A Geometria Oxidada de José Bechara

Carlos M. Luis
El Nuevo Herald, Miami, EUA, 2004 (imprensa)

 

 

Se é verdade que nem todos os caminhos da arte moderna levam ao abstracionismo, também é verdade que a arte abstrata abriu à pintura numerosas vias de expressão. A prova disso está na obra do pintor brasileiro José Bechara.

O principal dilema da arte abstrata, uma mudança radical do olhar, se faz presente nas oxidações de José Bechara, oxidações que nos levam a uma redefinição da própria natureza da pintura. Aqui, nesta sua arte aparece um elemento inovador, uma nova forma como substância plástica, como diria Joseph Beuys. Ou, em outras palavras, “uma transfiguração a partir do zero das formas” como Malevich já se propusera. Mas, se o pintor russo leva o tema à sua redução última em uma superfície toda branca ou toda negra, o brasileiro incrementa uma substância, a oxidação, ao gerar sua própria transfiguração em grandes telas como Núpcias, ou Série Mercúrio I & II, nas quais o processo de oxidação se realiza por meio de diferentes pigmentos, construindo interessantes contrastes entre as diferentes áreas dos quadros. É o que vemos em uma tela de grandes dimensões como em Nine females, onde o artista introduz outro elemento – o couro de vaca – para criar uma impressão não de todo desprovida de erotismo. Os planos que dividem a tela produzem um efeito de collage, pois enquanto a composição dos planos superiores se aproxima a um pentagrama, os demais preservam as tênues cores da pele do animal, exibindo ao mesmo tempo traços do corpo feminino.

Na minha opinião, são as oxidações, entretanto, que levam sua interrogação da matéria ao extremo.

Sabemos que a arte abstrata consiste, antes de mais nada, em retirar o objeto do campo do olhar até convertê-lo em pura ausência. É a partir desta ausência, ou deste zero, que o artista abstrato começa a criar sua outra realidade, fazendo surgir uma escrita do invisível. No caso de José Bechara, se nos atermos simplesmente às suas estruturas, descobriremos que não estão distantes das primeiras orientações do chamado neoplasticismo, cujas origens remontam à segunda década do século 20. Toda a construção de sua obra se baseia na estrita arquitetura de linhas, quadrados, retângulos etc., que preenchem os espaços, dando continuidade a este ideal de pureza que o neoplasticismo quis acercar musicalmente às fugas de Bach. Não é, entretanto, neste ponto que se detém a busca. Soma-se à pureza que vemos nos quadros de Mondrian, Theo Van Doesburg, Vantongerloo e outros, um elemento que a transgride: a oxidação. E é aí, a meu ver, que José Bechara abre um novo caminho à arte abstrata.

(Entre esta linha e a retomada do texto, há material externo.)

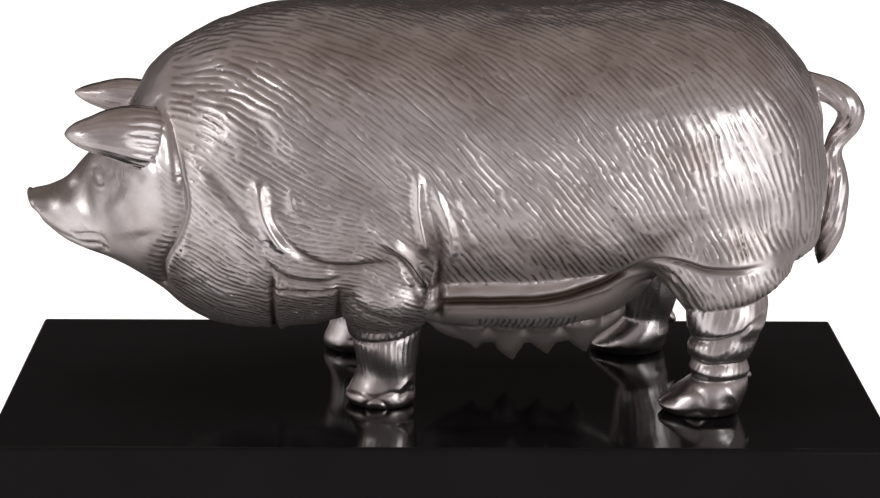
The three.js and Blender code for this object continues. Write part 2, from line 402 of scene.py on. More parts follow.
# Folds of the skin, as they lie on the near side
BODY_FOLDS: tuple[Fold, ...] = (
    Fold(COLLAR, -1.3, 2.0, 2.2, 13, limbs=(BARREL, HEAD), fade=(0.4, 0.1)),
    # the shoulder's raised lip, and the long furrow that goes on from it towards the elbow
    Fold(((-100, 143), (-100.5, 131.5), (-99, 120.5), (-95, 110.5), (-89, 101.5), (-79, 93)), 3.4, 4.0),
    Fold(
        (
            (-96, 128), (-94, 117), (-89, 108), (-81.5, 99.5), (-70.5, 92.5), (-59.5, 89.5), (-48.5, 89.5),
            (-37.5, 90.5), (-26, 91.5),
        ),
        -1.7, 2.3, 2.2, 14,
    ),
    # the soft lower edge of the shoulder, and the sharp lip of the band under it
    Fold(
        ((-102.5, 99.5), (-96.5, 90), (-90.5, 84.5), (-80.5, 80.5), (-71, 79.5), (-61, 80.5), (-53.5, 84)),
        -1.2, 2.2, 1.4, 10,
    ),
    Fold(
        ((-94, 74.5), (-86, 73), (-73.5, 72.5), (-63.5, 73), (-58, 74.5)),
        -1.8, 1.5, 2.0, 9, fade=(0.08, 0.08),
    ),
    # from behind the ear down to the band
    Fold(
        ((-140, 143.5), (-132, 137), (-123.5, 126.5), (-115, 116), (-107.5, 106.5), (-100.5, 96)),
        1.5, 4.2,
    ),
    Fold(((-136, 147), (-126, 139), (-117.5, 127.5), (-109.5, 116.5), (-103, 106)), -0.9, 3.0),
    Fold(((-85, 134), (-82, 124), (-77.5, 118), (-71.5, 112.5)), 1.3, 1.9),
    # rolls and furrows where the foreleg meets the side
    Fold(
        ((-35, 108), (-26.5, 102), (-19.5, 96), (-14, 87.5), (-9, 77.5), (-6.5, 67.5)),
        3.2, 3.2, limbs=(BARREL, ARM),
    ),
    Fold(((-31, 98), (-24, 94), (-18.5, 87), (-14, 79), (-11, 70)), -1.4, 2.0, limbs=(BARREL, ARM)),
    Fold(((-25, 87), (-21, 82), (-16.5, 75.5)), 1.2, 2.2, limbs=(BARREL, ARM)),
    Fold(((-15, 148), (-13.5, 136), (-13.5, 124.5), (-12, 114.5), (-9.5, 102.5), (-7, 95)), 3.0, 2.9),
    Fold(
        ((-10.5, 139), (-7, 124), (-3, 107.5), (-1, 94), (-1.5, 77.5), (-2.5, 58)),
        -3.4, 2.6, fade=(0.5, 0.0), limbs=(BARREL, ARM, UDDER),
    ),
    Fold(((-6, 140), (-1, 126), (3.5, 114), (5.5, 100), (4, 84)), 1.8, 2.8),
    Fold(((3, 134), (9, 121), (14.5, 107), (17, 96)), 1.1, 2.6),
    Fold(((-15.5, 95), (-9, 81), (-5, 67), (-3, 56)), -1.5, 1.5, limbs=(BARREL, ARM), fade=(0.4, 0)),
    Fold(((-17, 77), (-10, 66.5), (-4, 56)), -1.3, 1.5, limbs=(BARREL, ARM), fade=(0.5, 0)),
    Fold(((5, 93), (1.5, 74), (-1, 57)), -0.7, 1.6, limbs=(BARREL, UDDER), fade=(0.4, 0)),
    # the brisket's crease, with a ridge behind it
    Fold(
        ((-96, 92), (-94.5, 80), (-95, 68), (-95, 52), (-94, 30)),
        -2.2, 2.0, wraps=True, fade=(0.35, 0.0),
    ),
    Fold(((-92.5, 86), (-91.5, 75), (-91.5, 58), (-91, 40)), 1.4, 2.0, wraps=True, fade=(0.3, 0.0)),
    # the foreleg's sleeve
    Fold(((-57, 76), (-58, 64), (-58.5, 52)), -1.5, 1.7, wraps=True, limbs=(BARREL, ARM), fade=(0.2, 0.1)),
    Fold(((-53.5, 70), (-44, 62.5), (-34, 58), (-21.5, 54.5), (-9, 52)), -0.9, 2.6, limbs=(ARM,)),
    Fold(
        ((-64, 39), (-45, 39.5), (-32, 40.5), (-22, 42), (-12, 45.5), (-2, 51)),
        -0.9, 1.3, 1.3, 5, limbs=(ARM, FORE_SHANK), wraps=True, fade=(0, 0),
    ),
    # the long fold over the belly band, which climbs over the hind leg
    Fold(FLANK, -2.4, 1.8, 2.4, 10, limbs=(BARREL, THIGH, UDDER), fade=(0.03, 0.2)),
    Fold(
        (
            (-1, 63.5), (12, 64.5), (25, 64.5), (39, 65), (53, 65.5), (66, 67), (77, 69.5), (88, 72.5),
            (97, 75),
        ),
        1.2, 1.1, limbs=(BARREL, UDDER), fade=(0.04, 0.1),
    ),
    Fold(
        ((0, 49.5), (22, 47), (45, 46), (68, 47), (90, 51.5), (104, 58)),
        -1.5, 1.7, limbs=(UDDER,), fade=(0.15, 0.15),
    ),
    Fold(
        (
            (60, 66.5), (78.5, 71), (91.5, 75), (104, 79.5), (114, 80.5), (121, 79), (128, 74.5),
            (134.5, 66.5), (139, 58),
        ),
        1.3, 1.7, limbs=(BARREL, THIGH, UDDER), fade=(0.2, 0.2),
    ),
    Fold(
        ((112, 84), (122, 82), (130.5, 75), (137, 66), (142, 57)),
        -1.2, 1.3, limbs=(BARREL, THIGH), fade=(0.3, 0.1),
    ),
    Fold(
        ((120, 86.5), (129, 82.5), (136.5, 74), (142, 65), (145.5, 57.5)),
        -1.0, 1.3, limbs=(BARREL, THIGH), fade=(0.3, 0.1),
    ),
    Fold(
        ((104, 70), (112, 73.5), (119, 72), (126, 66), (132, 57)),
        -1.1, 1.6, limbs=(THIGH, UDDER, BARREL), fade=(0.3, 0.1),
    ),
    # rings of the hind shank
    Fold(
        ((136, 45), (141, 44.5), (146, 45), (154, 46), (162, 48.5), (168.5, 52), (173.5, 56.5), (180, 60)),
        -1.3, 1.5, 0.6, 5, limbs=(HIND_SHANK,), wraps=True, fade=(0, 0), side=Side.NEAR,
    ),
    Fold(
        ((136, 33), (142.5, 32.5), (147.5, 31), (154.5, 31.5), (164, 32), (171.5, 31.5), (180, 32)),
        -1.2, 1.3, limbs=(HIND_SHANK,), wraps=True, fade=(0, 0), side=Side.NEAR,
    ),
    Fold(
        ((136, 20.5), (142, 20.5), (148, 21), (156, 21.5), (165.5, 22), (176, 22)),
        -1.0, 1.2, limbs=(HIND_SHANK,), wraps=True, fade=(0, 0), side=Side.NEAR,
    ),
    Fold(((177.5, 61), (170.5, 53), (165.5, 46), (158, 36)), 0.9, 2.4, limbs=(HIND_SHANK,)),
    Fold(((174, 57), (167.5, 49), (162, 41), (156, 34)), -0.7, 1.3, limbs=(HIND_SHANK,)),
    # the hind hoof: its arch between the toes and the edge over them
    Fold(
        ((136, 0.5), (141.5, 3.5), (146, 4), (151.5, 0.5)),
        -1.1, 1.1, limbs=(HIND_SHANK,), fade=(0.1, 0.1),
    ),
    Fold(((159, 20), (163.5, 14.5), (166, 7.5), (157.5, 6), (149.5, 5.5)), 0.9, 1.7, limbs=(HIND_SHANK,)),
    Fold(((131, 11), (138, 12.5), (146, 12)), 0.8, 2.6, limbs=(HIND_SHANK,)),
    Fold(((140, 17.5), (147, 14), (149, 7)), -0.8, 1.8, limbs=(HIND_SHANK,)),
    # the fore hoof
    Fold(
        ((-54, 8.5), (-47, 9.5), (-40, 7.5), (-34, 8), (-27, 10), (-20, 8.5), (-14, 9)),
        -0.7, 1.2, limbs=(FORE_SHANK,), wraps=True, fade=(0, 0),
    ),
    Fold(
        ((-44, 0), (-41.5, 4.5), (-37, 6), (-32.5, 4), (-30, 0)),
        -0.9, 1.0, limbs=(FORE_SHANK,), fade=(0, 0),
    ),
    Fold(((-27, 9), (-22, 13), (-16.5, 19)), 0.8, 1.4, limbs=(FORE_SHANK,)),
    Fold(((-24, 5), (-19, 10), (-15, 13)), -0.8, 1.2, limbs=(FORE_SHANK,)),
)  # fmt: skip

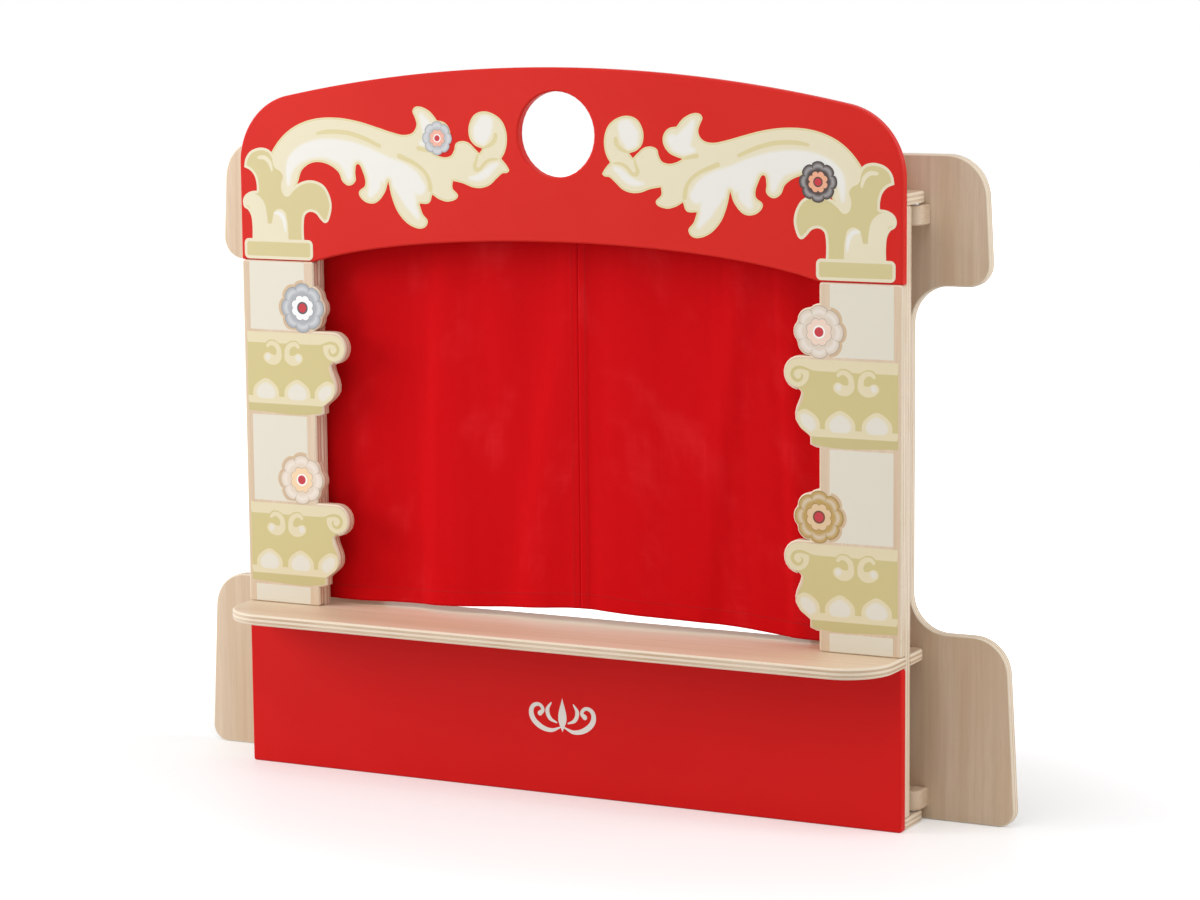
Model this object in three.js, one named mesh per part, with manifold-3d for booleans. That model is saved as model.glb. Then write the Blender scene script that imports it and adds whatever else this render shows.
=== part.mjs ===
// A child's floor puppet theatre in plywood: a red arched header on two posts with small
// balconies, a ledge over a red front board, two swinging side wings and a pair of curtains.
// Millimetres, +Z up. X runs across the stage and Y from the audience to the puppeteers.
import * as THREE from "three";
import { mergeVertices } from "three/addons/utils/BufferGeometryUtils.js";
import Module from "manifold-3d";

const wasm = await Module();
wasm.setup();

// The boards and the frame
const ply = 12; // thickness of every plywood board
const seam = 0.25; // left between boards that are glued or screwed together
const easing = 1.5; // eased edge of a board
const frontWidth = 782.5;
const frameDepth = 65.5; // from the front face to the back edge of both plates and the ledge
const panelHeight = 170; // red board under the ledge
const postWidth = 91.25;
const postHeight = 381; // from the ledge to the joint under the header
const ledgeOverhang = 72; // how far the ledge stands out in front
const ledgeCorner = 52;
const plateCorner = 12; // back corners of the plates and the ledge, round the wing's pivot
const topPlateRise = 78.5; // underside of the top plate above the header's joint

// The header
const headerHeight = 213; // at the middle
const headerArcRadius = 1650;
const headerShoulder = 76; // radius where the top meets the sides
const archRise = 30.5; // stage arch above the header's joint, at the middle
const archHandleShare = 0.55; // of half the stage's width, for the arch's two control points
const peepholeRadius = 45;
const peepholeDrop = 69.7; // its centre below the header's top

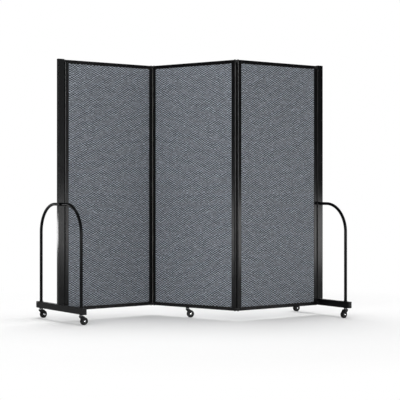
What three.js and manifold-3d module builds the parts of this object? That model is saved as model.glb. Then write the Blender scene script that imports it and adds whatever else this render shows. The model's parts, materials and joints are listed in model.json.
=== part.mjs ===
// Ward privacy screen on wheels: three fabric-covered panels in a zigzag, joined by full-height
// double-pivot hinges, with a wheeled, T-shaped end frame and a tube hoop at each end.
// Millimetres, +Z up. The origin is on the floor under the middle panel's centre, +X runs along the
// screen to the right and +Y runs away from the viewer.
// Everything right of the middle panel is modelled once, and the left side is its half-turn copy.
import * as THREE from "three";
import { mergeVertices } from "three/addons/utils/BufferGeometryUtils.js";
import Module from "manifold-3d";

const wasm = await Module();
wasm.setup();

// Clearances
const seatGap = 0.3; // between pieces that touch, and round a pin in its hole
const overrun = 5; // how far a cutting shape passes the faces that it cuts

// Screen
const panelHeight = 1460; // one panel, over its top and bottom rails
const floorGap = 60; // from the floor to the panels and the foot bars
const frameThickness = 17;
const pinPitch = 599; // across one panel, from hinge pin to hinge pin
const zigzagAngle = THREE.MathUtils.degToRad(36); // each panel to the line along the screen

// Panel frame
const stileInset = 18; // from a hinge pin to the fabric's edge
const railHeight = 20;
const grooveDepth = 5; // slot in stiles and rails that holds the core board
const coreThickness = 10;
const fabricThickness = 3; // cloth over its backing, on each face of the core
const fabricEdgeRound = 1.2;

// Hinges
const pinRadius = 3;
const pinSpacing = 18; // between the two pins of a double hinge
const pinStand = 4; // of a pin above and below the panels
const pinChamfer = 0.8;
const linkHeight = 14; // of a hinge link, and of an ear round an end hinge's pin
const endPinStand = 1.5;

// End frames
const postInset = 10; // from the end hinge's pin to the post's inner edge
const postReach = 51; // from the end hinge's pin to the post's outer edge
const postThickness = 20;
const postCorner = 2; // radius of the post's long edges
const postWall = 2.5;
const postCapHeight = 3.4;
const postCapPlugDepth = 10;
const footBarHeight = 38;
const footBarWidth = 25;
const footBarLength = 550;
const footBarWall = 2;
const footCapThickness = 3;
const footCapPlugDepth = 12;
const footCapChamfer = 0.8;
const hoopTop = 680; // from the floor to the hoop's centreline
const hoopTubeRadius = 9;
const hoopBendRadius = 167; // of the centreline
const hoopCollarRadius = 11.5;
const hoopCollarHeight = 5;
const casterInset = 40; // from an end of the foot bar to its caster and the hoop's leg

// Casters
const wheelRadius = 22;
const wheelWidth = 18;
const wheelTreadWidth = 11; // the flat of the tread, between its rounded shoulders
const wheelShoulderDrop = 2.5;
const wheelRimDepth = 5;
const wheelDishDepth = 1.5;
const wheelHubRadius = 8;
const casterTrail = 17; // from the swivel's axis to the wheel's centre
const axleRadius = 3;
const axleHeadRadius = 4.8;
const axleHeadHeight = 1.5;
const forkSideGap = 1; // from the wheel's sides to the fork's cheeks
const forkTopGap = 1.8; // from the tread to the fork's bridge
const forkCheek = 2;
const forkBridge = 5;
const forkBossRadius = 6.5;
const forkFrontReach = 10; // of the bridge ahead of the swivel's axis
const forkRearReach = 12; // of the bridge behind the swivel's axis
const swivelHeadRadius = 11;
const stemRadius = 5;
const stemHeight = 14; // of the stem above the underside that it enters
const middleCasterShift = 44; // from the middle panel's centre towards its left edge

// Where the wheels trail at rest, turned from +X towards +Y
const leftFrontTrail = THREE.MathUtils.degToRad(30);
const leftRearTrail = THREE.MathUtils.degToRad(48);
const middleTrail = THREE.MathUtils.degToRad(6);
const rightFrontTrail = THREE.MathUtils.degToRad(225);
const rightRearTrail = THREE.MathUtils.degToRad(35);

// Facets
const arcSides = 12; // of each arc in an outline
const pinSegments = 12;
const wheelSegments = 24;
const hoopSides = 12;
const hoopSteps = 56;

// Worked out from the sizes above
const edgeRadius = frameThickness / 2;
const panelTop = floorGap + panelHeight;
const holeRadius = pinRadius + seatGap;
const openingWidth = pinPitch - 2 * stileInset;
const coreReach = grooveDepth - seatGap;
const grooveHalfWidth = coreThickness / 2 + seatGap;
const grooveFloor = stileInset - grooveDepth;
const notchInset = edgeRadius + 2 * seatGap;
const footBarTop = floorGap + footBarHeight;
const casterOffset = footBarLength / 2 - casterInset;
const postBottom = footBarTop + seatGap;
const postCentre = (postInset + postReach) / 2;
const postHalf = postThickness / 2;
const postHollow = postHalf - postWall;
const lowerEarBottom = footBarTop - linkHeight;
const upperLinkBottom = panelTop - linkHeight;
const axleHeight = wheelRadius * Math.cos(Math.PI / wheelSegments);
const stemTop = floorGap + stemHeight;
const stemHoleRadius = stemRadius + seatGap;

// The finishes: colour, roughness and metalness
const finishes = {
  frame: [0x1f1f22, 0.35, 0.6],
  hinge: [0x2a2a2d, 0.4, 0.6],
  fabric: [0x787c85, 0.95, 0],
  core: [0xb9a98c, 0.9, 0],
  plastic: [0x18181a, 0.55, 0],
  tyre: [0x141415, 0.7, 0],
  axle: [0xd6d8da, 0.25, 0.9],
};

// A named mesh with a material of its own.
function piece(name, geometry, finish) {
  const [color, roughness, metalness] = finishes[finish];
  const material = new THREE.MeshStandardMaterial({ color, roughness, metalness });
  const mesh = new THREE.Mesh(geometry, material);
  mesh.name = name;
  return mesh;
}

// Booleans

function solidOf(geometry) {
  const bare = geometry.clone();
  bare.deleteAttribute("normal");
  bare.deleteAttribute("uv");
  const merged = mergeVertices(bare);
  const vertProperties = merged.attributes.position.array;
  const triVerts = new Uint32Array(merged.index.array);
  return new wasm.Manifold(new wasm.Mesh({ numProp: 3, vertProperties, triVerts }));
}

function geometryOf(solid) {
  const { vertProperties, triVerts } = solid.getMesh();
  const geometry = new THREE.BufferGeometry();
  geometry.setAttribute("position", new THREE.BufferAttribute(vertProperties, 3));
  geometry.setIndex(new THREE.BufferAttribute(triVerts, 1));
  geometry.computeVertexNormals();
  return geometry;
}

function joined(...geometries) {
  return geometryOf(geometries.map(solidOf).reduce((whole, part) => whole.add(part)));
}

function cut(geometry, ...tools) {
  return geometryOf(tools.map(solidOf).reduce((whole, tool) => whole.subtract(tool), solidOf(geometry)));
}

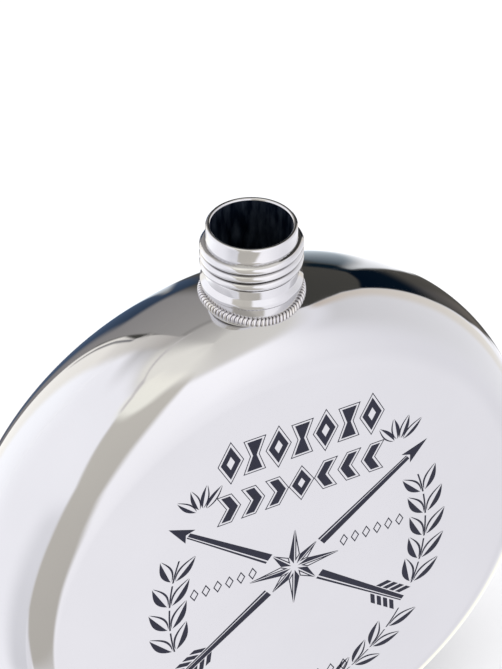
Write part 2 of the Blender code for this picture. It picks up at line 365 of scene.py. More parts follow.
def polished_steel():
    """Mirror-polished sheet: faint waves of the pressed metal, buffing haze and smudges."""
    material, nodes = new_metal("polished_steel")
    place = nodes.position()
    haze = nodes.noise(place, 60.0, detail=5.0)
    tone = nodes.ramp(haze, (0.3, (0.610, 0.610, 0.620)), (0.7, (0.630, 0.630, 0.640)))
    smudges = nodes.noise(place, 140.0, detail=8.0, roughness=0.62)
    nodes.feed(Base_Color=tone, Roughness=nodes.span(smudges, 0.035, 0.085, 0.35, 0.75))
    waves = nodes.bump(nodes.noise(place, 45.0, detail=1.0), 0.00025, 0.25)
    nodes.bump(nodes.noise(nodes.position((1.0, 1.0, 0.12)), 2600.0, detail=2.0),
               0.000002, 0.12, base=waves)
    return material


def seam_steel():
    """Weld metal between the half shells, ground flush and buffed along the rim."""
    material, nodes = new_metal("seam_steel")
    grain = nodes.noise(nodes.position((1.0, 6.0, 1.0)), 700.0)
    nodes.finish(grain, ((0.605, 0.605, 0.615), (0.635, 0.635, 0.64)), (0.05, 0.12),
                 (0.00001, 0.1))
    return material


def turned_steel():
    """Lathe-turned and polished steel with fine tool rings, painted shade in the thread's grooves
    and painted bluish shade inside the bore.
    """
    material, nodes = new_metal("turned_steel")
    rings = nodes.noise(nodes.position((0.02, 0.02, 1.0)), 6500.0)
    patches = nodes.noise(nodes.position(), 220.0, detail=4.0)
    streaks = nodes.noise(nodes.position((1.0, 1.0, 0.25)), 900.0, detail=5.0)
    outside = nodes.from_axis(BORE_RADIUS + 0.002, BORE_RADIUS + 0.012)
    shine = nodes.ramp(patches, (0.3, (0.60, 0.60, 0.615)), (0.7, (0.67, 0.665, 0.67)))
    # Painted shade: a near-black tone where the groove attribute marks the thread's grooves.
    groove_shade = nodes.ramp(patches, (0.3, (0.05, 0.045, 0.045)), (0.7, (0.14, 0.13, 0.12)))
    shine_with_groove_shade = nodes.mix(nodes.groove(), shine, groove_shade)
    # Painted shade: a dark bluish tone inside the bore, in place of the shade and blue haze seen
    # there.
    bore_shade = nodes.ramp(streaks, (0.40, (0.02, 0.035, 0.075)), (0.75, (0.17, 0.21, 0.27)))
    roughness = nodes.mix(outside, nodes.span(streaks, 0.38, 0.55),
                          nodes.span(rings, 0.05, 0.13), "FLOAT")
    nodes.feed(Base_Color=nodes.mix(outside, bore_shade, shine_with_groove_shade), Roughness=roughness)
    nodes.bump(rings, 0.000004, 0.45)
    return material


def weld_steel():
    """Bright weld metal with a trace of straw and violet heat tint, and painted shade in the gaps
    between the ripples.
    """
    material, nodes = new_metal("weld_steel")
    tint = nodes.noise(nodes.position(), 420.0)
    bright = nodes.ramp(tint, (0.25, (0.50, 0.49, 0.52)), (0.5, (0.64, 0.63, 0.64)),
                        (0.75, (0.69, 0.67, 0.63)))
    # Painted shade: a near-black tone where the groove attribute marks the gaps between the
    # ripples.
    scale = nodes.ramp(tint, (0.3, (0.06, 0.05, 0.06)), (0.7, (0.14, 0.12, 0.11)))
    grain = nodes.noise(nodes.position(), 2400.0, detail=5.0)
    nodes.feed(Base_Color=nodes.mix(nodes.groove(), bright, scale),
               Roughness=nodes.span(grain, 0.06, 0.18))
    nodes.bump(grain, 0.00002, 0.35)
    return material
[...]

Bechara em vez de procurar na cor o resultado final de uma composição que principia como pura forma ataca a superfície do quadro, criando com seu processo de oxidação uma substância plástica diferente. Nem efeitos visuais com campos de cor delimitados ao modo de Mondrian, nem tampouco a tela sujeita às manipulações da chamada “arte bruta”. Para o pintor trata-se basicamente de trabalhar as superfícies imbuído do sonho do alquimista ao início de sua obra: o de testemunhar uma transfiguração. O alquimista encerra sua busca ao encontrar a pedra filosofal, enquanto que para Bechara o objetivo está na criação de uma natureza plástica.

Mais que um sonho então, é o procedimento artesanal de uma série de elementos com os quais o artista joga para criar um efeito pictórico. Mas como sói acontecer, esses efeitos entram por diferentes vias do olhar. Para uns permanecerão aí, simples efeitos, enquanto que para outros as oxidações como meio expressivo dão origem a novas especulações. E este processo se une a outros de conotação poética e até metafísica. Para usar um termo caro aos alquimistas: não será este processo algo semelhante ao nigredo, palavra que eles usam como parte do morrer e do renascer da matéria? Não há dúvida de que uma das tantas vias que a arte contemporânea nos abre é a via especulativa, pela qual podemos “fazer voar nossas bolas de cor” como tantas vezes me falou Lezama quando deixava correr solta sua imaginação inesgotável. A forma com que Bechara atua sobre sua matéria o converte, portanto, no agente de uma espécie de vibração primordial, desta que vai deixando impressas na tela as marcas de sua passagem.